One of the strategies that I run at Mystic Wealth is Selling OTM options with hedge of further OTMs. This is infact the staple of earning consistent return on investment. Its called PUT SPREAD or CALL SPREAD.
I have taken a lot of flak for that and the critics have called this being sheer lucky, collecting pennies in front of a steam roller and one black swan away from RUIN.
Nasim taleb in his book Black Swan in fact propagates taking the other side and do things which benefit from disorder and not ruin with it.
So I was waiting for a black swan to happen to check the robustness (or survivor ability) of the lucky insurance business i am running.
And we have a Black Swan ladies and gentlemen. Ranbaxy collapsed yesterday under the news of USFDA ban.
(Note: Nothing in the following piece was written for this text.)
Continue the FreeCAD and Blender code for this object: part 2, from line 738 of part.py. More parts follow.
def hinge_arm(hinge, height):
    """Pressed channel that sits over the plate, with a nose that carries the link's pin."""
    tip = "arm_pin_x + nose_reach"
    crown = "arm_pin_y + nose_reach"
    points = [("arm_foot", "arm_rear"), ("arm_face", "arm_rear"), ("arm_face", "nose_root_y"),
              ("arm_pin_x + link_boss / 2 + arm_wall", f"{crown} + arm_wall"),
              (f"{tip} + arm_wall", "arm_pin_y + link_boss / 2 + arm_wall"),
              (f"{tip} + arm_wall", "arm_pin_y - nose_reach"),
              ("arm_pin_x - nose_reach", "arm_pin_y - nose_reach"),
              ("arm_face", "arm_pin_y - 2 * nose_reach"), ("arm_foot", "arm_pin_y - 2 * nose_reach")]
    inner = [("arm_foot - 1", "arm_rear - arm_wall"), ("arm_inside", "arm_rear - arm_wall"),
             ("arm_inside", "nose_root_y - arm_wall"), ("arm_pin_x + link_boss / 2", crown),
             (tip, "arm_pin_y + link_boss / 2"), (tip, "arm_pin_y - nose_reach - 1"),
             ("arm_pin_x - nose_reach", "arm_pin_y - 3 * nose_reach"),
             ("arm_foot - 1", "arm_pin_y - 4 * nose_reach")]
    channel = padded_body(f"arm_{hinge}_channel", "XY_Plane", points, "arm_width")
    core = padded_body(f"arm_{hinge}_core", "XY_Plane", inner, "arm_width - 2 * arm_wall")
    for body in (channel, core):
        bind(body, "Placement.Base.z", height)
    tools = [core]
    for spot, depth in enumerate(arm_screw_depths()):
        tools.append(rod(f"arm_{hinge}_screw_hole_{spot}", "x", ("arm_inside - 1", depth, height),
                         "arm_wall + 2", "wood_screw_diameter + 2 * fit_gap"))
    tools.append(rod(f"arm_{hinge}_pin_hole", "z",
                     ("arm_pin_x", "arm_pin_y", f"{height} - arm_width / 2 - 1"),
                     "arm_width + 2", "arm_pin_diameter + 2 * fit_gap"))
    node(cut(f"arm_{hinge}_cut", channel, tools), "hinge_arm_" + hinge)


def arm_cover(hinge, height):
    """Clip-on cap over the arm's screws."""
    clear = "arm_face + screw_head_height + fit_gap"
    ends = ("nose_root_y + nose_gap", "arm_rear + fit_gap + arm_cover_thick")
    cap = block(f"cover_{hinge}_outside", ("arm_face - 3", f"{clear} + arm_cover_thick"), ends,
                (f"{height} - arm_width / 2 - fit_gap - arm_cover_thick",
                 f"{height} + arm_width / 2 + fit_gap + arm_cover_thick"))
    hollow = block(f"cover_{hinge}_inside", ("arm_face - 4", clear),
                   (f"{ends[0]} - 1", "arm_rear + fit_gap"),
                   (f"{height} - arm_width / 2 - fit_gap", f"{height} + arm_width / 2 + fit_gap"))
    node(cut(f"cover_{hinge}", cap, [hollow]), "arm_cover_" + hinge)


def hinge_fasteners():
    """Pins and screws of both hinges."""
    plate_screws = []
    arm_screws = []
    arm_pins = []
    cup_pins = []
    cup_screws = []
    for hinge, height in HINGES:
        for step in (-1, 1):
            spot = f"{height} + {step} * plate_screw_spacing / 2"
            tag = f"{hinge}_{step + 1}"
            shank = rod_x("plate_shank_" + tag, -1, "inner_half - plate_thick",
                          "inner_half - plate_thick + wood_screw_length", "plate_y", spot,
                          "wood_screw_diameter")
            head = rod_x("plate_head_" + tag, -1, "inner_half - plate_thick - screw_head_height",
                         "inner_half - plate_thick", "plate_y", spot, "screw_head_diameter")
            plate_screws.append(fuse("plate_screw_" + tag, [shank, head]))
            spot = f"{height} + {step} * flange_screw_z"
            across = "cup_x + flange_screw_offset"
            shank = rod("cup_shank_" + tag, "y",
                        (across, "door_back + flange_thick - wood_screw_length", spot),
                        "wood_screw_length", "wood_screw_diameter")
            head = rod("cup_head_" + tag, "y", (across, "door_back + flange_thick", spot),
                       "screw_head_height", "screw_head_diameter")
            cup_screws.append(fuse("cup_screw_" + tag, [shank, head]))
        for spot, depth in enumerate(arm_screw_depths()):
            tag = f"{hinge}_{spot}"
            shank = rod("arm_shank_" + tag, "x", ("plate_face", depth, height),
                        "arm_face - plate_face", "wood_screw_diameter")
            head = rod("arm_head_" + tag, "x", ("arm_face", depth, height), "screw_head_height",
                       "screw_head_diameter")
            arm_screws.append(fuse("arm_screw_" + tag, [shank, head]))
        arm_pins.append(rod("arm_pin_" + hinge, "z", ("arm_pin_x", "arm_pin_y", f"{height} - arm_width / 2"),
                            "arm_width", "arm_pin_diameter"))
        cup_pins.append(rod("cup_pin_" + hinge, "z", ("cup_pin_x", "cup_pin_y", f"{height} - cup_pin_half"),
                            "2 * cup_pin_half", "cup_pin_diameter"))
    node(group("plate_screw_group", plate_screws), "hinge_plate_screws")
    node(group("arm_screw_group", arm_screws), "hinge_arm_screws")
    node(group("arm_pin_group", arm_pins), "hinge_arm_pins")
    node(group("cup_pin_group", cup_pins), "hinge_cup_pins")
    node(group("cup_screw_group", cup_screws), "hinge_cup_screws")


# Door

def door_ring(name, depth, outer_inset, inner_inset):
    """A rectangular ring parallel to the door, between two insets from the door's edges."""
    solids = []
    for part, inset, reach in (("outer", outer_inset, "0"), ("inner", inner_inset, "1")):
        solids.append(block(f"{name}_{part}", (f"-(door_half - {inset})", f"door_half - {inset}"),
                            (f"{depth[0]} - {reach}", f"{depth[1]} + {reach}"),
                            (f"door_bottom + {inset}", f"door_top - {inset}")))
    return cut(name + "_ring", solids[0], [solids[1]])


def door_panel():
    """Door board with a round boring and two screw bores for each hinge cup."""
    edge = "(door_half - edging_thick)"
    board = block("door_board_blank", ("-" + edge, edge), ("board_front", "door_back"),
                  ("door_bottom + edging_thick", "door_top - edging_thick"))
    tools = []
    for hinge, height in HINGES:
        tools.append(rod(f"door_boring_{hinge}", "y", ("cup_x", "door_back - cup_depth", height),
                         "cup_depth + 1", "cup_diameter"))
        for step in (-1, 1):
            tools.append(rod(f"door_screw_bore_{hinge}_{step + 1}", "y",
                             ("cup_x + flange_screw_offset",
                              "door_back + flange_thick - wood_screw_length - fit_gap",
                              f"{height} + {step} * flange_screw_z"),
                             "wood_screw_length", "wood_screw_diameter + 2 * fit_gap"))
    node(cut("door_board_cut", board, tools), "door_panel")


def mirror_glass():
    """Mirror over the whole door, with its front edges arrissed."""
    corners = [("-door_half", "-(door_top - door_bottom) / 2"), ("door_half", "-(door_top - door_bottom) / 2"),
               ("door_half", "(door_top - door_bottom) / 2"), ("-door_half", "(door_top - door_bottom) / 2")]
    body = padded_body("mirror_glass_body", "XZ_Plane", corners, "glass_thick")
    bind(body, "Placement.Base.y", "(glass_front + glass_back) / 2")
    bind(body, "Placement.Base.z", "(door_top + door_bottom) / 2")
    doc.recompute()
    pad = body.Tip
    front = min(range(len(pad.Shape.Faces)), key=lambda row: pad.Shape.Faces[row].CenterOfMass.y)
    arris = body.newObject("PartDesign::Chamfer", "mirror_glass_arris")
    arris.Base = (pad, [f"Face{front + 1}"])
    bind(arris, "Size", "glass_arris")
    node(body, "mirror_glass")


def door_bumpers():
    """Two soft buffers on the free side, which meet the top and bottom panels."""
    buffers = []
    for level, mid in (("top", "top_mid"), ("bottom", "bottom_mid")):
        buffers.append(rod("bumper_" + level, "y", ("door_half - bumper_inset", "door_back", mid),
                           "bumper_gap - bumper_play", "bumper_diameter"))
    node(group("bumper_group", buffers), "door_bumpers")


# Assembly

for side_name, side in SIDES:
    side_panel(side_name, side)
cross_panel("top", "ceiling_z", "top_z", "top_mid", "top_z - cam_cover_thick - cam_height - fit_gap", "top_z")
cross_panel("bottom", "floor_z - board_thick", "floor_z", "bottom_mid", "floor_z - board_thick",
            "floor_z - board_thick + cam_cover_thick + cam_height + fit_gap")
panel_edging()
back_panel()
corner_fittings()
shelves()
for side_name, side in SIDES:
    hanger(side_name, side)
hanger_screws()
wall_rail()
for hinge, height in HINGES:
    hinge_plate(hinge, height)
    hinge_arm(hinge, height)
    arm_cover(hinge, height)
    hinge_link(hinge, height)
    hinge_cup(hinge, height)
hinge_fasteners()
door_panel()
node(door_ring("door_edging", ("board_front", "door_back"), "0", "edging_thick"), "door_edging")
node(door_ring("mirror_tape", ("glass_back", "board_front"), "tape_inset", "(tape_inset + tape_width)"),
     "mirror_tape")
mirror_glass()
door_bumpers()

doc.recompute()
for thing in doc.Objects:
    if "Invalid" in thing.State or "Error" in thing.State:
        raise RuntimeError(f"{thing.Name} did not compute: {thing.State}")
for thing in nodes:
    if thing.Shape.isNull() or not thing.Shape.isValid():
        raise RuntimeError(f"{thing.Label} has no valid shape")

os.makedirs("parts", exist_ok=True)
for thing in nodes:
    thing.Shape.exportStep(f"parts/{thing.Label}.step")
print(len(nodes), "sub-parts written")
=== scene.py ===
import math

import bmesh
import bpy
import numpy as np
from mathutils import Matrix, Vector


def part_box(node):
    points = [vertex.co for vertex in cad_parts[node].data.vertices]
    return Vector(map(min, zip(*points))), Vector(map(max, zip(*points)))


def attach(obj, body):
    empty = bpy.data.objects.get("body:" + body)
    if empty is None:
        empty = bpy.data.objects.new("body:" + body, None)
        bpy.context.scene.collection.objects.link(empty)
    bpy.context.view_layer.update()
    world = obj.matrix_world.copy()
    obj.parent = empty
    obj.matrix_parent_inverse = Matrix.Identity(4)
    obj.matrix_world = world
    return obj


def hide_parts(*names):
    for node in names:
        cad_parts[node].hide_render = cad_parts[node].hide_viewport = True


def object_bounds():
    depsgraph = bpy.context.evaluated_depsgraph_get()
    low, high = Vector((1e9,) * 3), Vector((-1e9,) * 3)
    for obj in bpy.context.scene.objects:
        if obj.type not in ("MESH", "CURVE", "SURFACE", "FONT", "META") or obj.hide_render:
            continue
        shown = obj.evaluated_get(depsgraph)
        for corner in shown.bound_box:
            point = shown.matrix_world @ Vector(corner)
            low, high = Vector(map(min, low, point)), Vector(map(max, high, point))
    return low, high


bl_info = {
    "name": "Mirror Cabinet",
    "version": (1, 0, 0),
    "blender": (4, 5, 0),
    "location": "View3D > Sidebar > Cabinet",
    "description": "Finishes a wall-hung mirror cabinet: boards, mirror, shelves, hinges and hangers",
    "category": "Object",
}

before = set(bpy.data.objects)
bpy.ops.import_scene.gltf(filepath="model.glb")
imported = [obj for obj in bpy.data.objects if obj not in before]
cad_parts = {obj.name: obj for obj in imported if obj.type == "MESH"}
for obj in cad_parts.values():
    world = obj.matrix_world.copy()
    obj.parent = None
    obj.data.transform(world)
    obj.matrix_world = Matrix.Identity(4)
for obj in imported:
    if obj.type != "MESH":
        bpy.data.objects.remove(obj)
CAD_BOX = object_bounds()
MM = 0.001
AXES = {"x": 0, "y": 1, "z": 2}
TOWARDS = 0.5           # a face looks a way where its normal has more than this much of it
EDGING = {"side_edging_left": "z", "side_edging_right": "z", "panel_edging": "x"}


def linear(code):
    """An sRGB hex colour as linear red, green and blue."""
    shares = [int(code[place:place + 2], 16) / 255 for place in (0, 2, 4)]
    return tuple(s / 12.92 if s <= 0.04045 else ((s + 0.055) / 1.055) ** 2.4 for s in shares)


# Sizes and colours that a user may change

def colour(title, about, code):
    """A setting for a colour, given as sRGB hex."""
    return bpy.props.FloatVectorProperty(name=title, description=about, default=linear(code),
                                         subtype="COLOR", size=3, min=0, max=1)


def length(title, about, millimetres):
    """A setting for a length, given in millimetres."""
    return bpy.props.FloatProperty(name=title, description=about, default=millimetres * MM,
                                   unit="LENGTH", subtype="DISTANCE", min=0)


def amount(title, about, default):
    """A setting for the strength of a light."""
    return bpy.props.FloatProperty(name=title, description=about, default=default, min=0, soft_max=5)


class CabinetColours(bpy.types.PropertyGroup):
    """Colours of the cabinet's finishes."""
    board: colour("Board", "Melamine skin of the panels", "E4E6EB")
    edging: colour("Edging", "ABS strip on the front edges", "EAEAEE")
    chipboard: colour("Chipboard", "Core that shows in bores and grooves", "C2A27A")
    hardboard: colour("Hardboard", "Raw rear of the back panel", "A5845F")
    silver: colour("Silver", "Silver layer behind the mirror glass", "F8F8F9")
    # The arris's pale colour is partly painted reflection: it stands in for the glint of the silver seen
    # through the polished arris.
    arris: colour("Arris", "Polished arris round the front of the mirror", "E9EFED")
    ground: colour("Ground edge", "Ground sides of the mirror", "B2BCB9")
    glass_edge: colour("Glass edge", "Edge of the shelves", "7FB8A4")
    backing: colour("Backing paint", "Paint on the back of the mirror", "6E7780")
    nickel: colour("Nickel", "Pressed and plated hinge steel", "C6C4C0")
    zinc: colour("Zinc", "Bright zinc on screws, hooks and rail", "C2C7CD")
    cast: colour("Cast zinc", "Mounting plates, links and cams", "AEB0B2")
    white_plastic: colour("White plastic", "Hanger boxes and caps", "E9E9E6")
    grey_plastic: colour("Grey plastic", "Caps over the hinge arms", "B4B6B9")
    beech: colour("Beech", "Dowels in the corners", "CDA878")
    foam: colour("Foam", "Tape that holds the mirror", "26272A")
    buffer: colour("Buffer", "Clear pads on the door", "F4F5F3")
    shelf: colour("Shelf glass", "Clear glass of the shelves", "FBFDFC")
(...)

I was (again) luckily not involved in collecting pennies here but for the sake of taking it as an example and take a learning out of vicarious experiences of others, lets presume that I participated in the game.
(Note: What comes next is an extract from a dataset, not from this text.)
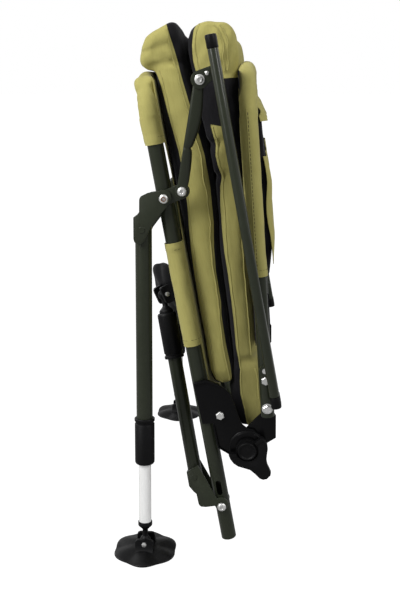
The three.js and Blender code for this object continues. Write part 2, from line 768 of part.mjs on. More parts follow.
function reclineKnob(side) {
  const y = side * rail_half;
  const from = y + side * knob_inner;
  const hub = knob_hub_diameter / 2;
  const outline = outlineOf([
    ...sharesOf(knob_outline_shares, knob_reach), ...arc(0, 0, hub - join_depth, 43, 268, 9),
  ]);
  const body = sheet(outline, from, from + side * knob_thickness);
  const cap = pin(0, 0, hub, from, from + side * knob_hub_height, facets.fine);
  const top = from + side * (knob_hub_height + knob_ring_height);
  const ring = cut(
    pin(0, 0, hub, from + side * knob_hub_height / 2, top, facets.fine),
    pin(0, 0, hub - knob_ring_width, from + side * knob_hub_height, top + side * cut_overrun, facets.fine),
  );
  const bore = pin(
    0, 0, clearance_bore(recline_bolt_diameter),
    from - side * cut_overrun, from + side * (knob_hub_height - knob_roof),
  );
  return cut(join(body, cap, ring), bore);
}

// Backrest frame
function backFrame() {
  const stations = (radius, start) =>
    hoopStations(start, back_tube_top, rail_half + back_tube_side, back_bend_radius, radius);
  const body = bent(stations(back_tube_radius, back_tube_start), back_tube_offset);
  const bore = bent(
    stations(back_tube_radius - back_tube_wall, back_tube_start - cut_overrun),
    back_tube_offset, facets.small,
  );
  const reach = back_tube_side + back_tube_radius + cut_overrun;
  const holes = sides.flatMap(([, side]) => [
    [arm_pivot_place, bolt_hole], [back_bolt_place, bolt_hole],
    [back_stud_place, small_bolt_diameter / 2 + gap],
  ].map(([x, radius]) => pin(
    x, back_tube_offset, radius,
    side * rail_half, side * (rail_half + reach),
  )));
  return cut(body, bore, ...holes);
}

function backPlateBolt(side) {
  const y = side * rail_half;
  const inner = y + side * (back_plate_inner - gap);
  const outer = y + side * (back_tube_side + back_tube_radius + gap);
  return join(
    pin(0, 0, bolt_diameter / 2, inner - side * bolt_shank_depth, outer + side * bolt_shank_depth),
    pin(0, 0, washer_diameter / 2, outer, outer + side * washer_height, facets.tube),
    pin(0, 0, bolt_head_diameter / 2, outer + side * join_depth, outer + side * (join_depth + bolt_head_height), 6),
    pin(0, 0, bolt_head_diameter / 2, inner, inner - side * bolt_head_height, 6),
  ).translate([back_bolt_place, 0, back_tube_offset]);
}

// Through the back tube from inside, into the arm's lug
function armPivotBolt(side) {
  const y = side * rail_half;
  const inner = y + side * (back_tube_side - back_tube_radius - gap);
  const end = y + side * (lug_inner + arm_bolt_depth);
  return join(
    pin(0, 0, bolt_diameter / 2, inner - side * bolt_shank_depth, end),
    pin(0, 0, bolt_head_diameter / 2, inner, inner - side * bolt_head_height, 6),
  ).translate([arm_pivot_place, 0, back_tube_offset]);
}

// Armrest
function ovalOutline(width, thickness) {
  const straight = (width - thickness) / 2;
  return strap(-straight, 0, thickness / 2, straight, 0, thickness / 2, 5);
}

// An oval bar along x whose wide side lies in y
function ovalBar(width, thickness, from, to, hole) {
  const outline = ovalOutline(width, thickness);
  if (hole) outline.holes.push(new THREE.Path(ovalOutline(width - 2 * hole, thickness - 2 * hole).getPoints()));
  const geometry = new THREE.ExtrudeGeometry(outline, { depth: to - from, bevelEnabled: false });
  return solid(geometry.rotateX(Math.PI / 2).rotateZ(Math.PI / 2).translate(from, 0, 0));
}

// In the arm's frame at its rear pivot
function armTube(side, ear) {
  const y = side * rail_half;
  const tube = ovalBar(arm_width, arm_thickness, -arm_rear_overhang, arm_front_reach, arm_wall)
    .translate([0, y + side * arm_side, arm_axis_height]);
  const inner = y + side * arm_inner;
  const ear_plate = sheet(
    strap(ear.x, ear.z, arm_ear_radius, ear.x + arm_ear_lead, arm_axis_height, arm_thickness / 2 - gap),
    inner, inner + side * arm_ear_sheet,
  );
  const lug_from = y + side * lug_inner;
  const lug = sheet(
    strap(0, 0, arm_lug_radius, 0, arm_axis_height - arm_thickness / 4, arm_lug_radius),
    lug_from, inner + side * arm_ear_sheet,
  );
  const spare = ovalBar(
    arm_width - 2 * arm_wall, arm_thickness - 2 * arm_wall, -arm_rear_overhang, arm_front_reach,
  ).translate([0, y + side * arm_side, arm_axis_height]);
  const eye = pin(0, 0, bolt_hole, lug_from - side * cut_overrun, inner + side * (arm_width / 2));
  const ear_hole = pin(
    ear.x, ear.z, bolt_hole, inner - side * cut_overrun, inner + side * (arm_ear_sheet + cut_overrun),
  );
  return cut(join(tube, ear_plate, lug), spare, eye, ear_hole);
}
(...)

I would have basis my TAZ set up sold Rs 400 put and bought Rs 380 Put. The difference would have been my stable income.
Lets say we built a position on 21st January. Sold 400 PE @ 8.00 and bought a hedge 380 PE @3.00
our income from the trade is Rs 5.00*1000 =Rs 5000 per contract.
Now since we are calculating the overall impact of black swan on entire corpus, lets calculate the roi on it too. On a corpus of say 30 lakhs this income comes to 0.16%.
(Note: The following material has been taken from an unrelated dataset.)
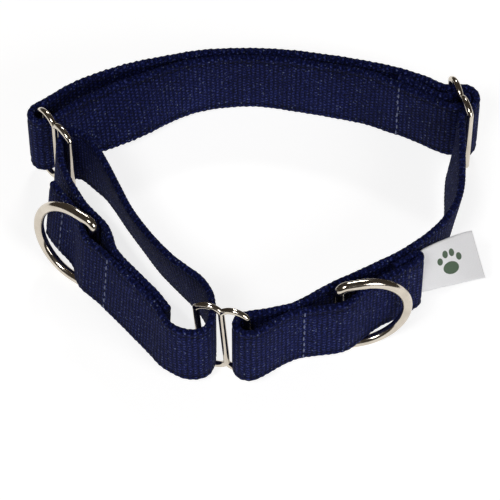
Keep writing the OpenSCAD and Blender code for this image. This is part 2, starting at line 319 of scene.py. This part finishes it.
# ---- Bands of cloth ---------------------------------------------------------------------
def flat_grid(name, route, section):
    """A flat grid to roll into a band, and each point's place round the section and station."""
    deselect_all()
    bpy.ops.mesh.primitive_grid_add(x_subdivisions=len(section) - 1,
                                    y_subdivisions=len(route) - 1, size=1, calc_uvs=True)
    band = bpy.context.object
    band.name = band.data.name = name
    mesh = band.data
    flat = np.empty(len(mesh.vertices) * 3)
    mesh.vertices.foreach_get("co", flat)
    flat = flat.reshape(-1, 3)
    i = np.rint((flat[:, 0] + 0.5) * (len(section) - 1)).astype(int)
    j = np.rint((flat[:, 1] + 0.5) * (len(route) - 1)).astype(int)
    return band, i, j


def close_band(band):
    """Welds the seam that runs along the band, and fills its two open ends."""
    bpy.context.view_layer.objects.active = band
    band.select_set(True)
    bpy.ops.object.mode_set(mode="EDIT")
    bpy.ops.mesh.select_all(action="SELECT")
    bpy.ops.mesh.remove_doubles(threshold=WELD * MM)
    bpy.ops.mesh.select_all(action="DESELECT")
    bpy.ops.mesh.select_non_manifold(extend=False, use_wire=False, use_boundary=True,
                                     use_multi_face=False, use_non_contiguous=False,
                                     use_verts=False)
    bpy.ops.mesh.edge_face_add()
    bpy.ops.mesh.select_all(action="SELECT")
    bpy.ops.mesh.normals_make_consistent(inside=False)
    bpy.ops.object.mode_set(mode="OBJECT")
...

Now the black swan happened, destroyed the stock a whooping 20%. 400 pe became Rs.62.00 (ouch 7.7x move against you)
the 380 put saved you a bit and became Rs 43.00 (14x in ur favor)
the total loss is Rs 62-43-5 =14 *1000= 14000.
this whooping loss comes to dent of 0.46% of your corpus.
Was it too bad. Lets do the maths. To figure out if this kind of black swan destroys you and create a ruin, we need to figure out how many times in 100 can something like this happen.
Lets say if it happens 10 times out of 100. (black swans as the name suggests are rare and it cannot happen 10% of the time. Black swans are sigma events are suppose to happen once in some 100, thousand instances. But for the sake of example, lets say the world is collapsing and 10 out of 100 events are catastrophic.)
10 such events will result in equity drawdown of 10*0.46 =4.6% of your corpus whereas the other 90 trades will give you a roi of 0.16*90= 14.4%.
so in a worst of worst case scenarios you will end the Quarter (lets say it takes you 3-4 months to do 100 trades) with a return of 9.8%.
- Black Swans are a reality, they happen more often than the probability predictions of black scholes.
- Gaussian curve is a fallacy in stock market; FAT Tails if not accounted for can destroy your edge and can/will render you homeless.
- Insurance business works as long as you have wide distribution. (diversification in our case, 100 trades). We would have been shirt less if we had loaded up on this 01 trade.
- Naked option selling is a sure shot way to go bankrupt. The hedge invariably saves u. (reinsurance for insurance business). We would have been taken to the cleaners if we didn’t buy the 380 put.
What I do ain’t bad actually, it is filled with horror stories because people don’t do it right. They are either under capitalized for this kind of business and by default take risks more than their capacity or play without protection (hedge) because they don’t believe in black swans.